# Available data start

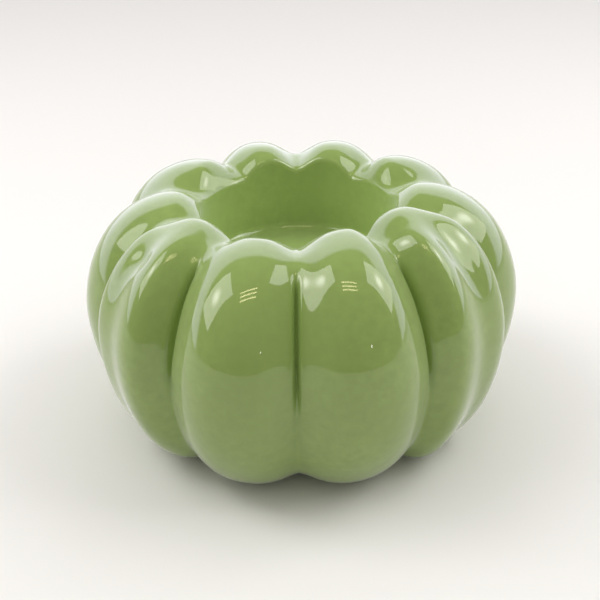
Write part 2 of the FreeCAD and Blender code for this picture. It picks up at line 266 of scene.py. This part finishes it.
def creased_column(crease, ridge, toward_ridge, half_angle):
    """One meridian of the outer skin and how much glaze has pooled at each of its points."""
    distance = toward_ridge * half_angle * crease[:, 0]
    strength = channel_strength(crease)
    hollow = 1.0 - smooth_step(distance / CHANNEL_HALF_WIDTH)
    column = mixed(crease, ridge, lobe_share(crease, toward_ridge, half_angle)[:, None])
    column = column - outward_normals(crease) * (CHANNEL_DEPTH * strength * hollow)[:, None]
    pooled = strength * (1.0 - smooth_step(distance / POOLED_HALF_WIDTH))
    return column, pooled


def crease_model(index):
    """The meridian of one crease, with its lip raised."""
    return dict(CREASE, lip_z=CREASE["lip_z"] + CREASES[index][1])


def angle_between(first, second):
    """Azimuth of one crease and the angle from it on to the next, in radians."""
    start = math.radians(CREASES[first][0])
    finish = math.radians(CREASES[second % len(CREASES)][0])
    if finish < start:
        finish += 2.0 * math.pi
    return start, finish - start


def mean_ridge(lobe, other):
    """The ridge of two lobes taken as one."""
    differences = [(one + two) / 2.0 for one, two in zip(LOBES[lobe], LOBES[other])]
    return grown(RIDGE, *differences)


def cup_inside():
    """The well's floor, cove and wall, from near its middle up to the joint."""
    flat_r = WELL_RADIUS - WELL_COVE_RADIUS
    floor = points(flat_r * even(FLOOR_STEPS, start=1), WELL_FLOOR_Z)
    turn = even(COVE_STEPS, start=1) * math.pi / 2.0
    cove_z = WELL_FLOOR_Z + WELL_COVE_RADIUS
    cove = points(flat_r + WELL_COVE_RADIUS * np.sin(turn), cove_z - WELL_COVE_RADIUS * np.cos(turn))
    wall = points(WELL_RADIUS, cove_z + (WELL_JOINT_Z - cove_z) * even(WELL_STEPS, start=1, end=0))
    return np.concatenate([floor, cove, wall])


def cup_outside():
    """The hollow's side of the cup, from its joint down and in to near its middle."""
    radius = WELL_RADIUS + CUP_WALL
    cove = WELL_COVE_RADIUS + CUP_WALL
    cove_z = WELL_FLOOR_Z + WELL_COVE_RADIUS
    turn = even(INNER_STEPS) * math.pi / 2.0
    corner = points(radius - cove + cove * np.cos(turn), cove_z - cove * np.sin(turn))
    joint = points([radius], [WELL_JOINT_Z])
    inwards = (radius - cove) * (1.0 - even(FLOOR_STEPS, start=1, end=0))
    return np.concatenate([joint, corner, points(inwards, WELL_FLOOR_Z - CUP_WALL)])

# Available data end

**Exercise prompt**
Give an exact copy of all the data shown above.

**Result of this task**
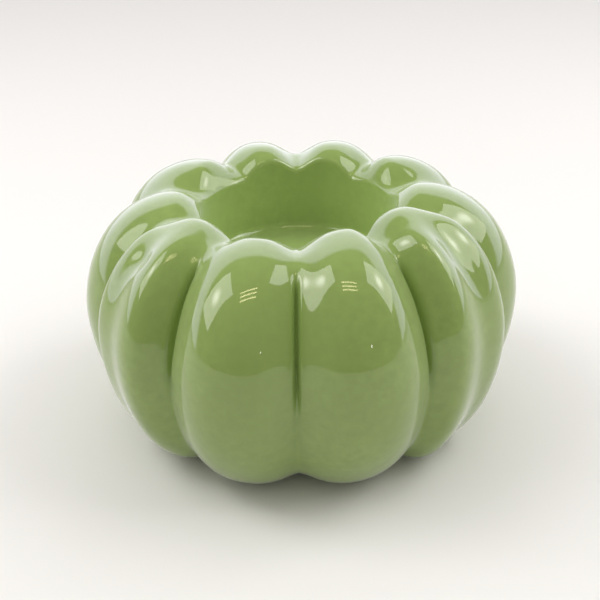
Write part 2 of the FreeCAD and Blender code for this picture. It picks up at line 266 of scene.py. This part finishes it.
def creased_column(crease, ridge, toward_ridge, half_angle):
    """One meridian of the outer skin and how much glaze has pooled at each of its points."""
    distance = toward_ridge * half_angle * crease[:, 0]
    strength = channel_strength(crease)
    hollow = 1.0 - smooth_step(distance / CHANNEL_HALF_WIDTH)
    column = mixed(crease, ridge, lobe_share(crease, toward_ridge, half_angle)[:, None])
    column = column - outward_normals(crease) * (CHANNEL_DEPTH * strength * hollow)[:, None]
    pooled = strength * (1.0 - smooth_step(distance / POOLED_HALF_WIDTH))
    return column, pooled


def crease_model(index):
    """The meridian of one crease, with its lip raised."""
    return dict(CREASE, lip_z=CREASE["lip_z"] + CREASES[index][1])


def angle_between(first, second):
    """Azimuth of one crease and the angle from it on to the next, in radians."""
    start = math.radians(CREASES[first][0])
    finish = math.radians(CREASES[second % len(CREASES)][0])
    if finish < start:
        finish += 2.0 * math.pi
    return start, finish - start


def mean_ridge(lobe, other):
    """The ridge of two lobes taken as one."""
    differences = [(one + two) / 2.0 for one, two in zip(LOBES[lobe], LOBES[other])]
    return grown(RIDGE, *differences)


def cup_inside():
    """The well's floor, cove and wall, from near its middle up to the joint."""
    flat_r = WELL_RADIUS - WELL_COVE_RADIUS
    floor = points(flat_r * even(FLOOR_STEPS, start=1), WELL_FLOOR_Z)
    turn = even(COVE_STEPS, start=1) * math.pi / 2.0
    cove_z = WELL_FLOOR_Z + WELL_COVE_RADIUS
    cove = points(flat_r + WELL_COVE_RADIUS * np.sin(turn), cove_z - WELL_COVE_RADIUS * np.cos(turn))
    wall = points(WELL_RADIUS, cove_z + (WELL_JOINT_Z - cove_z) * even(WELL_STEPS, start=1, end=0))
    return np.concatenate([floor, cove, wall])


def cup_outside():
    """The hollow's side of the cup, from its joint down and in to near its middle."""
    radius = WELL_RADIUS + CUP_WALL
    cove = WELL_COVE_RADIUS + CUP_WALL
    cove_z = WELL_FLOOR_Z + WELL_COVE_RADIUS
    turn = even(INNER_STEPS) * math.pi / 2.0
    corner = points(radius - cove + cove * np.cos(turn), cove_z - cove * np.sin(turn))
    joint = points([radius], [WELL_JOINT_Z])
    inwards = (radius - cove) * (1.0 - even(FLOOR_STEPS, start=1, end=0))
    return np.concatenate([joint, corner, points(inwards, WELL_FLOOR_Z - CUP_WALL)])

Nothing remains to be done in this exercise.